» **AIM**
Start at the line containing "on the floor", stop at the line containing "for corner in", and set down every line in that stretch exactly as written, and nothing else.
>>>>>
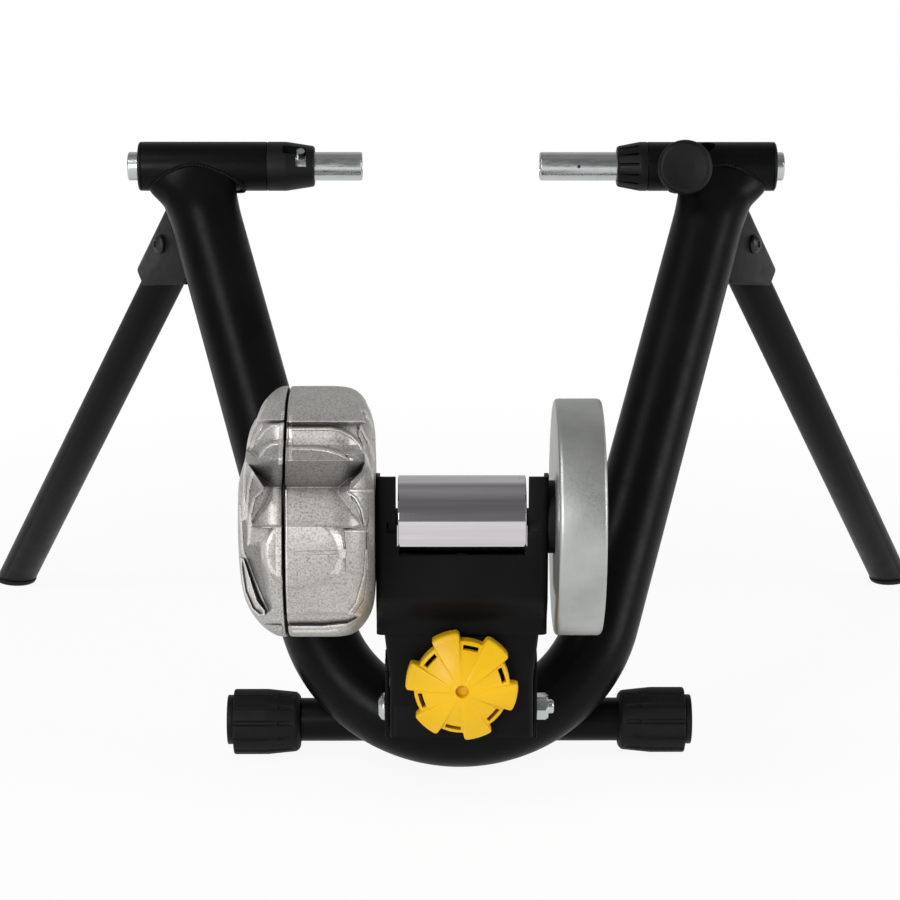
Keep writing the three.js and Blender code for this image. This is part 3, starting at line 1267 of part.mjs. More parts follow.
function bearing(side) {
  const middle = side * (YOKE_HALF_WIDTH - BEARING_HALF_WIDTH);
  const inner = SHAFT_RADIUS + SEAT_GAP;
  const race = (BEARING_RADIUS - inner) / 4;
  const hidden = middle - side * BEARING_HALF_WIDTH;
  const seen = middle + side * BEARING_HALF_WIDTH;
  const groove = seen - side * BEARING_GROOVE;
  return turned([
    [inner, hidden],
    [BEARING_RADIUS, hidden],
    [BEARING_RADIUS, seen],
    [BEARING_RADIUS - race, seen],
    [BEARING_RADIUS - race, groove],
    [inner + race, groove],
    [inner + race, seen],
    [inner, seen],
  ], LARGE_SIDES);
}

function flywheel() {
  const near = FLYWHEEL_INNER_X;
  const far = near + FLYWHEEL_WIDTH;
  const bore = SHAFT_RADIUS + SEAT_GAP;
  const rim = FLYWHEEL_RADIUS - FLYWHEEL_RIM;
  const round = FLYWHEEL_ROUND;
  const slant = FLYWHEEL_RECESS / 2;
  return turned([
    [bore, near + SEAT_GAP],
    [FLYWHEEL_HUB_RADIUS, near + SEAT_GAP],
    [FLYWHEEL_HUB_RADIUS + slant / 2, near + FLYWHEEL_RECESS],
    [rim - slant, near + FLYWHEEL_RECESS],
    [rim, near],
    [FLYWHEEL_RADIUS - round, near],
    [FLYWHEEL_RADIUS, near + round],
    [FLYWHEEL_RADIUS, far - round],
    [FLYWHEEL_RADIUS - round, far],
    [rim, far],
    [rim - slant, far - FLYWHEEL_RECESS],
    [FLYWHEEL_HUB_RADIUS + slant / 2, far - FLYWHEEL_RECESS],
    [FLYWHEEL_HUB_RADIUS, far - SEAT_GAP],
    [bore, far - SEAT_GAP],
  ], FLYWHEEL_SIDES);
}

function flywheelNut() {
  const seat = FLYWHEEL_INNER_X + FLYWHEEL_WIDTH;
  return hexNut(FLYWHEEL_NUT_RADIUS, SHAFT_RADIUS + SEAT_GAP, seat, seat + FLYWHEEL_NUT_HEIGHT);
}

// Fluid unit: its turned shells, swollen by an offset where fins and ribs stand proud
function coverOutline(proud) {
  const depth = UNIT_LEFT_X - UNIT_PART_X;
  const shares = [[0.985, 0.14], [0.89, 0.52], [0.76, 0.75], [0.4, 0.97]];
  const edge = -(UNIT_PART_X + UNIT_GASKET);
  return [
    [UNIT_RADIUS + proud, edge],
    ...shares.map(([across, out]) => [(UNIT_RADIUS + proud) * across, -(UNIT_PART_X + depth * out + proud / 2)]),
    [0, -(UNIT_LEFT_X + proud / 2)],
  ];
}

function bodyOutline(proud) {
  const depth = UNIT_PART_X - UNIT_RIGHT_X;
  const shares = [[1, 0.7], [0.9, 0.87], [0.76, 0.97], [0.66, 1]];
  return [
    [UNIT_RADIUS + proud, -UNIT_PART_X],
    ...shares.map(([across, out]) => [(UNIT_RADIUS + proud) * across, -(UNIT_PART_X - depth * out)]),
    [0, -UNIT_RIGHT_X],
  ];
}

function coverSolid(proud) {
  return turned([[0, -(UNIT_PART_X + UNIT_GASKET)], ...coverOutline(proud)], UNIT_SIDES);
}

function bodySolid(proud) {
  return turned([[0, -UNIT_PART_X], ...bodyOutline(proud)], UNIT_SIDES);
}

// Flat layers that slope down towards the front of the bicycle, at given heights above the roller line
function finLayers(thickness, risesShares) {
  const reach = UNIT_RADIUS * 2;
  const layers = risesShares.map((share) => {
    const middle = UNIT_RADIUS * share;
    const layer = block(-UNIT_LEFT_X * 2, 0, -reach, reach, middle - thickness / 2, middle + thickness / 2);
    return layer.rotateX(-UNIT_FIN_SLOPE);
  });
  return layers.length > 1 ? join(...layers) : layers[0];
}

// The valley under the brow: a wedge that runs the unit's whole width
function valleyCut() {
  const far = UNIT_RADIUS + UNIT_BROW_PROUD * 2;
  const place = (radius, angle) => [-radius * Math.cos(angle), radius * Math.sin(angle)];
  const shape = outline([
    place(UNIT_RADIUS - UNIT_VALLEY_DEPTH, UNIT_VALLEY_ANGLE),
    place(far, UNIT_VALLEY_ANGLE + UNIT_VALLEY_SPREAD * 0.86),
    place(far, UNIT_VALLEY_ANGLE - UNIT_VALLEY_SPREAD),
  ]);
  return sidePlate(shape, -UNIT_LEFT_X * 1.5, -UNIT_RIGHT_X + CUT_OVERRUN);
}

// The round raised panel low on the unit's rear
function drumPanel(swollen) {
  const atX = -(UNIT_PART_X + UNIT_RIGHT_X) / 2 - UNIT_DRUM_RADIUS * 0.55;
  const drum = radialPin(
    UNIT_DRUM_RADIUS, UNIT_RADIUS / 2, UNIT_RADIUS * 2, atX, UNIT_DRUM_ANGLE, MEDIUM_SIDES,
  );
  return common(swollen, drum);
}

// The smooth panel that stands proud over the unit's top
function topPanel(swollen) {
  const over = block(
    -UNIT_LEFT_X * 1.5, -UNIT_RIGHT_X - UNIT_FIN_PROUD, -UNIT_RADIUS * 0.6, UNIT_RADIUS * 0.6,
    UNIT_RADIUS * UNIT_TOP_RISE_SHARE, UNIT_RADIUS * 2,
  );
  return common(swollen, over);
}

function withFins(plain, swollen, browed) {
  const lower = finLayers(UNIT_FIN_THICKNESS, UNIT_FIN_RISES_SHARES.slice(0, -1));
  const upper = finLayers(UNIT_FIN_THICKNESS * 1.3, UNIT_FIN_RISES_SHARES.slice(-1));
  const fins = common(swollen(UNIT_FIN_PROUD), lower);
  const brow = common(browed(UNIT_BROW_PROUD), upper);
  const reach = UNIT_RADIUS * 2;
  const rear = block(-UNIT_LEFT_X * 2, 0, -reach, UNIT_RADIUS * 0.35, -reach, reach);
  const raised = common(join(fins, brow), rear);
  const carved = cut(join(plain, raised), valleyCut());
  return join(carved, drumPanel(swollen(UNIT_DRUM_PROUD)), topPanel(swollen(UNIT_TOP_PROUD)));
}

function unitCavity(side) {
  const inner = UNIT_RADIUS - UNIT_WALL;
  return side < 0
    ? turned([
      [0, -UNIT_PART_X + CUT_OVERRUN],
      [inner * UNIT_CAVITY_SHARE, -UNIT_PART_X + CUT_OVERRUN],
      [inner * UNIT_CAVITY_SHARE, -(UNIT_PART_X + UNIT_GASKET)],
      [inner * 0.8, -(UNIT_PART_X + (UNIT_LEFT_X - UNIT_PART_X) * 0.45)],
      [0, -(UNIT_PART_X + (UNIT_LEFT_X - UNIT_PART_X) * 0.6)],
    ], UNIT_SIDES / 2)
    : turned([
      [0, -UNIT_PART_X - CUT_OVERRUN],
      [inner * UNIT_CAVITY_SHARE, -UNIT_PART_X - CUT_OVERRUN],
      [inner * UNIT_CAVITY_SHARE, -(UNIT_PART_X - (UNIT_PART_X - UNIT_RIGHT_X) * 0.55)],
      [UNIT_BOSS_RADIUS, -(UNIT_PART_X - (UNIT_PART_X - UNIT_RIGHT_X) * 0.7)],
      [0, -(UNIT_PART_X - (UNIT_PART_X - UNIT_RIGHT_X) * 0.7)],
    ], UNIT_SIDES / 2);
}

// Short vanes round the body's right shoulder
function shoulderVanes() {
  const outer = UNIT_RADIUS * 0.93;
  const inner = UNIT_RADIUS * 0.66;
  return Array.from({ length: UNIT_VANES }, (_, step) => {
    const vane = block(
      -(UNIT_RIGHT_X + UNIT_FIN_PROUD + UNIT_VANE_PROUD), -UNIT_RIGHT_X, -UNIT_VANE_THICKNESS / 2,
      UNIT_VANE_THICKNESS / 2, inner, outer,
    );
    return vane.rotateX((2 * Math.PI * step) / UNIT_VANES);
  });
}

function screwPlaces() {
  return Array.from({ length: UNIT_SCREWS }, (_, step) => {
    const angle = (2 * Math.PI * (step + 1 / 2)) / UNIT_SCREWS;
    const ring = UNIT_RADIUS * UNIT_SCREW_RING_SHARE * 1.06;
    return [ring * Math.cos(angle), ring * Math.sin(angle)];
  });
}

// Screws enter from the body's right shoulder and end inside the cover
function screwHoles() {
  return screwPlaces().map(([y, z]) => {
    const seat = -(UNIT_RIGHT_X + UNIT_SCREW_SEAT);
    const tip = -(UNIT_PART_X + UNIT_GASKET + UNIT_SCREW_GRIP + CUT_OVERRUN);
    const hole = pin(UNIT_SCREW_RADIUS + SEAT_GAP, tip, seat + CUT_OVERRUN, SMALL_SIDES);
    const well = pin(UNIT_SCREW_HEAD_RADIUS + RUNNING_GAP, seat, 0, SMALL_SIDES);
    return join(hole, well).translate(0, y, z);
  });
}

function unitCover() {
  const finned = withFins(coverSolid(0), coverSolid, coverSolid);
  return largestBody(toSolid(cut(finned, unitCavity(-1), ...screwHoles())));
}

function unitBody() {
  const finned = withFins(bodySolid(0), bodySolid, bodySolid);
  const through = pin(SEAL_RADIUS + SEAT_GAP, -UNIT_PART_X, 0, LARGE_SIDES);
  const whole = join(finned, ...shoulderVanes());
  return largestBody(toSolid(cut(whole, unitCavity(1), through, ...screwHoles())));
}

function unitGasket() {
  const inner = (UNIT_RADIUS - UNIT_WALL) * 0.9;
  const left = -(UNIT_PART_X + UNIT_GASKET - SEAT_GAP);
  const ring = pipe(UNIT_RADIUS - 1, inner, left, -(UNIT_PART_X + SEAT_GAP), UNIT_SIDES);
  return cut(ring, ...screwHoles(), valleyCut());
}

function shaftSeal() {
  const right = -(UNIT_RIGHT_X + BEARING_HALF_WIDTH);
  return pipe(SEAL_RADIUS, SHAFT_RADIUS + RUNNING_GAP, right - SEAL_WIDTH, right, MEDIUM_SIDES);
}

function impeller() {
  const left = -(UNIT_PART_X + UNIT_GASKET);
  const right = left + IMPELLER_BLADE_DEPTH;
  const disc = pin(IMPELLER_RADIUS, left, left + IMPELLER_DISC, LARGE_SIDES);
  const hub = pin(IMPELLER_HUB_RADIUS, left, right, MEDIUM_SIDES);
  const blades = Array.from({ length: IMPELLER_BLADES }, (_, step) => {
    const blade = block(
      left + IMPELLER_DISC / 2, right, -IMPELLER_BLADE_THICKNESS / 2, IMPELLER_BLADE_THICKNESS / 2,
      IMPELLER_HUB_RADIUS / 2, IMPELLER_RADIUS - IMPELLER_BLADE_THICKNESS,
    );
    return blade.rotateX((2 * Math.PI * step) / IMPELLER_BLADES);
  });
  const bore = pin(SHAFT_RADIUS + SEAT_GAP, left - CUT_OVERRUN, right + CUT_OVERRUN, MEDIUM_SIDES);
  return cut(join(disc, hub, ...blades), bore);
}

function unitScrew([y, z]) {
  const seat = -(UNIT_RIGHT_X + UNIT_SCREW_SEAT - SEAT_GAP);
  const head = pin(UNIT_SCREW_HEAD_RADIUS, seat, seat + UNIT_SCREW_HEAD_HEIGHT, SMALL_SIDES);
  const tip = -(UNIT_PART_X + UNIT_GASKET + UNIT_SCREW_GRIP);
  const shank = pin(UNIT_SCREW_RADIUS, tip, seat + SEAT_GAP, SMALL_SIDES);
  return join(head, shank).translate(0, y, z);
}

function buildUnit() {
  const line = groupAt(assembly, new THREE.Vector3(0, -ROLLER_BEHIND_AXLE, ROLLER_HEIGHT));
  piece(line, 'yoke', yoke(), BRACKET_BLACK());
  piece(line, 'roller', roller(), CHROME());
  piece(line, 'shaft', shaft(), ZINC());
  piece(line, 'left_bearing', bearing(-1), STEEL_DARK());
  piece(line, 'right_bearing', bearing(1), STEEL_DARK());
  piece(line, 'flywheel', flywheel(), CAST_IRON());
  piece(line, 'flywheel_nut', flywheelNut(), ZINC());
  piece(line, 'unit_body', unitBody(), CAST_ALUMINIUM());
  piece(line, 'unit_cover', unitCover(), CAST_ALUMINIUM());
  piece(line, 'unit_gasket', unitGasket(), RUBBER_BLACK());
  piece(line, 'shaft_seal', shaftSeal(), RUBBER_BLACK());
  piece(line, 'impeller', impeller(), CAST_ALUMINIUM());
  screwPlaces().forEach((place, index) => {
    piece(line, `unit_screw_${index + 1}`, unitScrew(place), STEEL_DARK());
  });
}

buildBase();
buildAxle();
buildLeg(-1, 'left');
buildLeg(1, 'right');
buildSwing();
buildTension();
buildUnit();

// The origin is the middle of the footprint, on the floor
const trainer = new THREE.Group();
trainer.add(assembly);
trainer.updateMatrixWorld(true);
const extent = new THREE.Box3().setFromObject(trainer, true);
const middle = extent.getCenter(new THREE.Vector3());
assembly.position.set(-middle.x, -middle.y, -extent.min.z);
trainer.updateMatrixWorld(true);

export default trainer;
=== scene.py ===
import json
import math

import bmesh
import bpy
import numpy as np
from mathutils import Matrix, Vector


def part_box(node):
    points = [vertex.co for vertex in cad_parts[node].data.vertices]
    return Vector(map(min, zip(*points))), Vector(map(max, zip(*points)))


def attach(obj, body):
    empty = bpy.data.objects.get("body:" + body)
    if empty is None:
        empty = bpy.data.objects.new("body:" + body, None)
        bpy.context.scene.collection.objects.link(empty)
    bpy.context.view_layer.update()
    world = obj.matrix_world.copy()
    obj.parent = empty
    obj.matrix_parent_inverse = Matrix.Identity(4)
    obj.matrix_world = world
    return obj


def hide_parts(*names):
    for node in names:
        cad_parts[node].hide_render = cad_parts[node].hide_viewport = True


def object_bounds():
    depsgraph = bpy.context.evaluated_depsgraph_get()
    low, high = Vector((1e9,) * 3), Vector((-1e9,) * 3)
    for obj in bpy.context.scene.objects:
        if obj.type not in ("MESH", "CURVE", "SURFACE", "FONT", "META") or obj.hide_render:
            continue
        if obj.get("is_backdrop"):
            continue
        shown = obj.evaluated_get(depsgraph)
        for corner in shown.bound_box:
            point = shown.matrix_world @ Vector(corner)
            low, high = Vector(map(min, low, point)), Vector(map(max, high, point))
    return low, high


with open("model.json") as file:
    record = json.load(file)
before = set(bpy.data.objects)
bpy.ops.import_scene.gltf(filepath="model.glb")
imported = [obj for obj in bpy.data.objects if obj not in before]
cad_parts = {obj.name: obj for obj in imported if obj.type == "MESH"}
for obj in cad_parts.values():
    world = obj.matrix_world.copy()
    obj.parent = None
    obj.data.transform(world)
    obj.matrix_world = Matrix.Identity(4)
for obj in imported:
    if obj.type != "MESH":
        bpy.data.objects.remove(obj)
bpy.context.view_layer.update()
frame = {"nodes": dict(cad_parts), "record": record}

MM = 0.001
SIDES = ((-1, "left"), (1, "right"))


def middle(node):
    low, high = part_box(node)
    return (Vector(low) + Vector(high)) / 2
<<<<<
» **ANSWER TO THIS PROBLEM**
// The origin is the middle of the footprint, on the floor
const trainer = new THREE.Group();
trainer.add(assembly);
trainer.updateMatrixWorld(true);
const extent = new THREE.Box3().setFromObject(trainer, true);
const middle = extent.getCenter(new THREE.Vector3());
assembly.position.set(-middle.x, -middle.y, -extent.min.z);
trainer.updateMatrixWorld(true);

export default trainer;
=== scene.py ===
import json
import math

import bmesh
import bpy
import numpy as np
from mathutils import Matrix, Vector


def part_box(node):
    points = [vertex.co for vertex in cad_parts[node].data.vertices]
    return Vector(map(min, zip(*points))), Vector(map(max, zip(*points)))


def attach(obj, body):
    empty = bpy.data.objects.get("body:" + body)
    if empty is None:
        empty = bpy.data.objects.new("body:" + body, None)
        bpy.context.scene.collection.objects.link(empty)
    bpy.context.view_layer.update()
    world = obj.matrix_world.copy()
    obj.parent = empty
    obj.matrix_parent_inverse = Matrix.Identity(4)
    obj.matrix_world = world
    return obj


def hide_parts(*names):
    for node in names:
        cad_parts[node].hide_render = cad_parts[node].hide_viewport = True


def object_bounds():
    depsgraph = bpy.context.evaluated_depsgraph_get()
    low, high = Vector((1e9,) * 3), Vector((-1e9,) * 3)
    for obj in bpy.context.scene.objects:
        if obj.type not in ("MESH", "CURVE", "SURFACE", "FONT", "META") or obj.hide_render:
            continue
        if obj.get("is_backdrop"):
            continue
        shown = obj.evaluated_get(depsgraph)
        for corner in shown.bound_box:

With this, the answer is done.